§ Directions: Each record below should appear again exactly as written.

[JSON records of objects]
+++
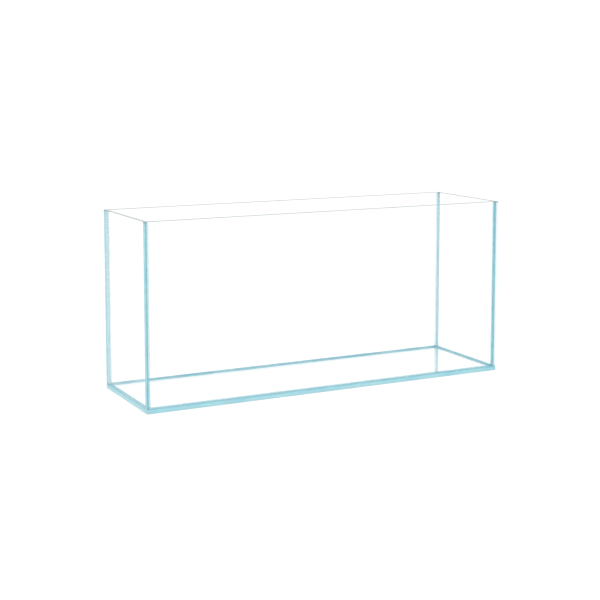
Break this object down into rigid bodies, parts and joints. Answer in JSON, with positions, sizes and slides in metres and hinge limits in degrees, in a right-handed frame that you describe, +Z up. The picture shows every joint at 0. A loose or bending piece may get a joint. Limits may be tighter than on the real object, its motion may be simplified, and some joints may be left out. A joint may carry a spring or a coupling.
{
  "type": "rimless glass aquarium tank",
  "caption": "Open-topped rectangular tank of flat glass panes joined edge to face with clear silicone, with tooled seal beads in the inside corners.",
  "frame": {"origin": "centre of the base pane's underside, the face the tank stands on", "axes": "+X along the tank's length, +Y from the front pane to the back pane, +Z up"},
  "size_m": [1.2, 0.35, 0.55],
  "materials": {
    "wall_glass": "clear polished float glass with pale blue-green edges",
    "base_glass": "clear polished float glass with pale blue-green edges",
    "bond_silicone": "clear silicone film, satin",
    "seal_silicone": "clear silicone bead, smoothly tooled"
  },
  "bodies": {
    "root": {"base_pane": "base_glass", "front_pane": "wall_glass", "back_pane": "wall_glass", "left_pane": "wall_glass", "right_pane": "wall_glass", "front_base_bond": "bond_silicone", "back_base_bond": "bond_silicone", "left_base_bond": "bond_silicone", "right_base_bond": "bond_silicone", "front_left_bond": "bond_silicone", "front_right_bond": "bond_silicone", "back_left_bond": "bond_silicone", "back_right_bond": "bond_silicone", "front_base_seal": "seal_silicone", "back_base_seal": "seal_silicone", "left_base_seal": "seal_silicone", "right_base_seal": "seal_silicone", "front_left_seal": "seal_silicone", "front_right_seal": "seal_silicone", "back_left_seal": "seal_silicone", "back_right_seal": "seal_silicone"}
  },
  "joints": []
}
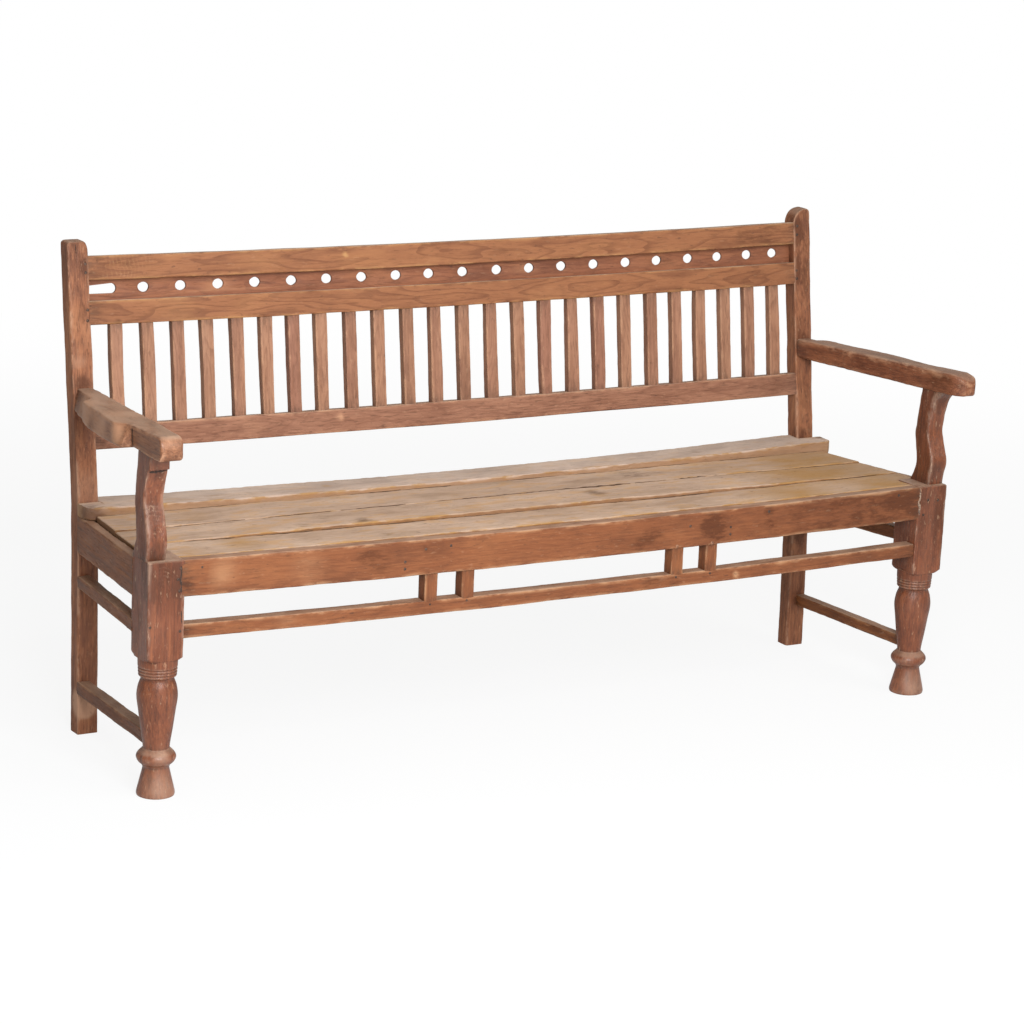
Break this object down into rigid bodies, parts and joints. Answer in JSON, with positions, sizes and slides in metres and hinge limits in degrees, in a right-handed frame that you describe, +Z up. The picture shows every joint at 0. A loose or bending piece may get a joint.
+++
§ The completed task:
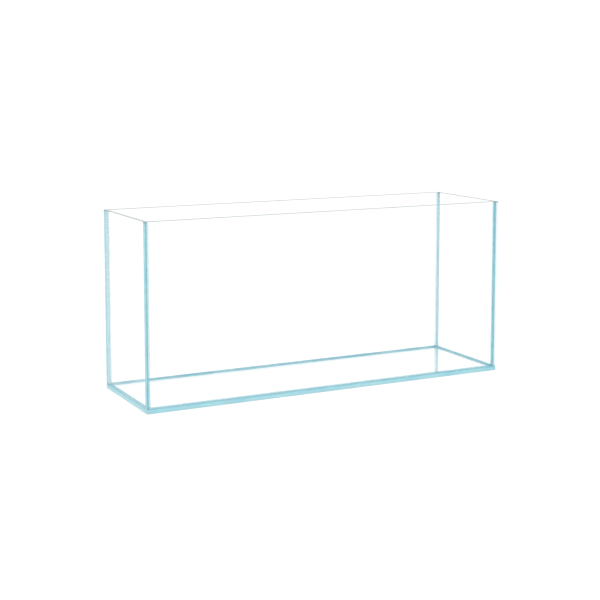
Break this object down into rigid bodies, parts and joints. Answer in JSON, with positions, sizes and slides in metres and hinge limits in degrees, in a right-handed frame that you describe, +Z up. The picture shows every joint at 0. A loose or bending piece may get a joint. Limits may be tighter than on the real object, its motion may be simplified, and some joints may be left out. A joint may carry a spring or a coupling.
{
  "type": "rimless glass aquarium tank",
  "caption": "Open-topped rectangular tank of flat glass panes joined edge to face with clear silicone, with tooled seal beads in the inside corners.",
  "frame": {"origin": "centre of the base pane's underside, the face the tank stands on", "axes": "+X along the tank's length, +Y from the front pane to the back pane, +Z up"},
  "size_m": [1.2, 0.35, 0.55],
  "materials": {
    "wall_glass": "clear polished float glass with pale blue-green edges",
    "base_glass": "clear polished float glass with pale blue-green edges",
    "bond_silicone": "clear silicone film, satin",
    "seal_silicone": "clear silicone bead, smoothly tooled"
  },
  "bodies": {
    "root": {"base_pane": "base_glass", "front_pane": "wall_glass", "back_pane": "wall_glass", "left_pane": "wall_glass", "right_pane": "wall_glass", "front_base_bond": "bond_silicone", "back_base_bond": "bond_silicone", "left_base_bond": "bond_silicone", "right_base_bond": "bond_silicone", "front_left_bond": "bond_silicone", "front_right_bond": "bond_silicone", "back_left_bond": "bond_silicone", "back_right_bond": "bond_silicone", "front_base_seal": "seal_silicone", "back_base_seal": "seal_silicone", "left_base_seal": "seal_silicone", "right_base_seal": "seal_silicone", "front_left_seal": "seal_silicone", "front_right_seal": "seal_silicone", "back_left_seal": "seal_silicone", "back_right_seal": "seal_silicone"}
  },
  "joints": []
}
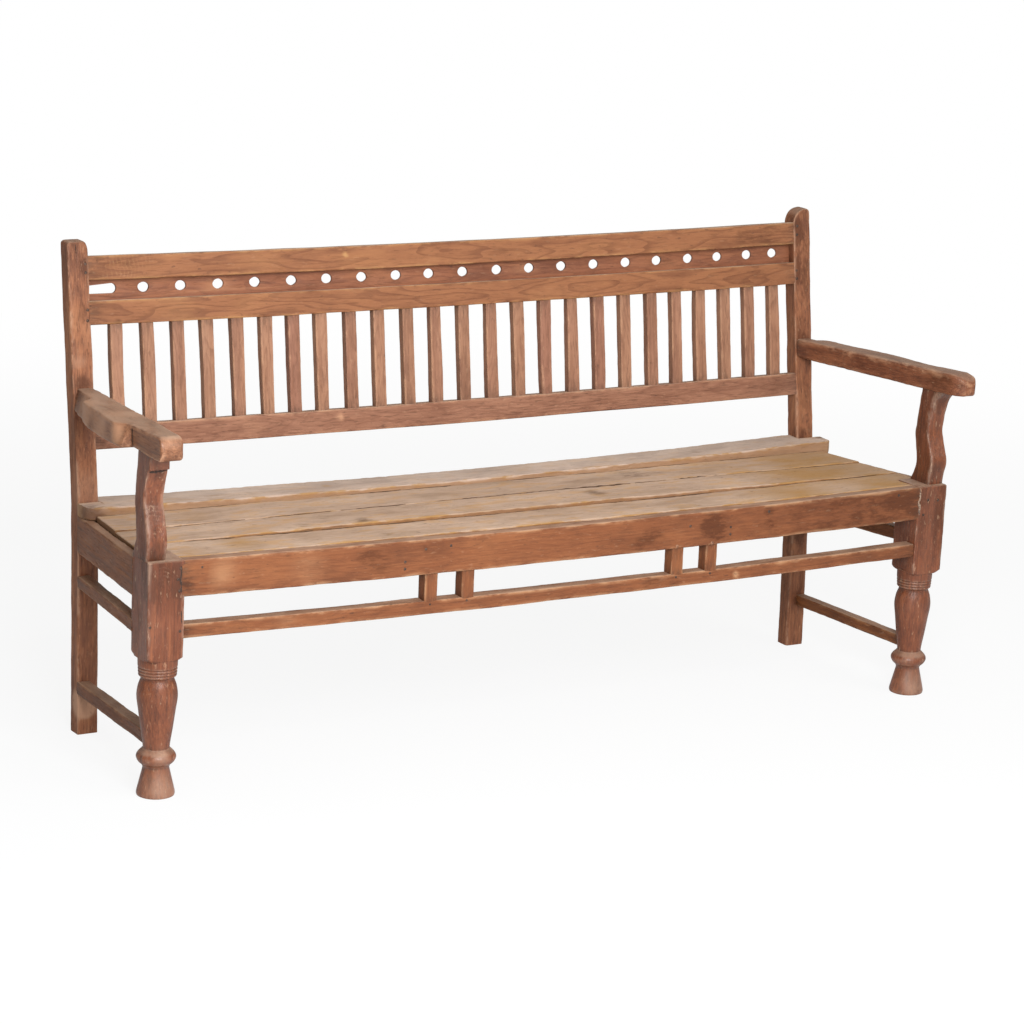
Break this object down into rigid bodies, parts and joints. Answer in JSON, with positions, sizes and slides in metres and hinge limits in degrees, in a right-handed frame that you describe, +Z up. The picture shows every joint at 0. A loose or bending piece may get a joint.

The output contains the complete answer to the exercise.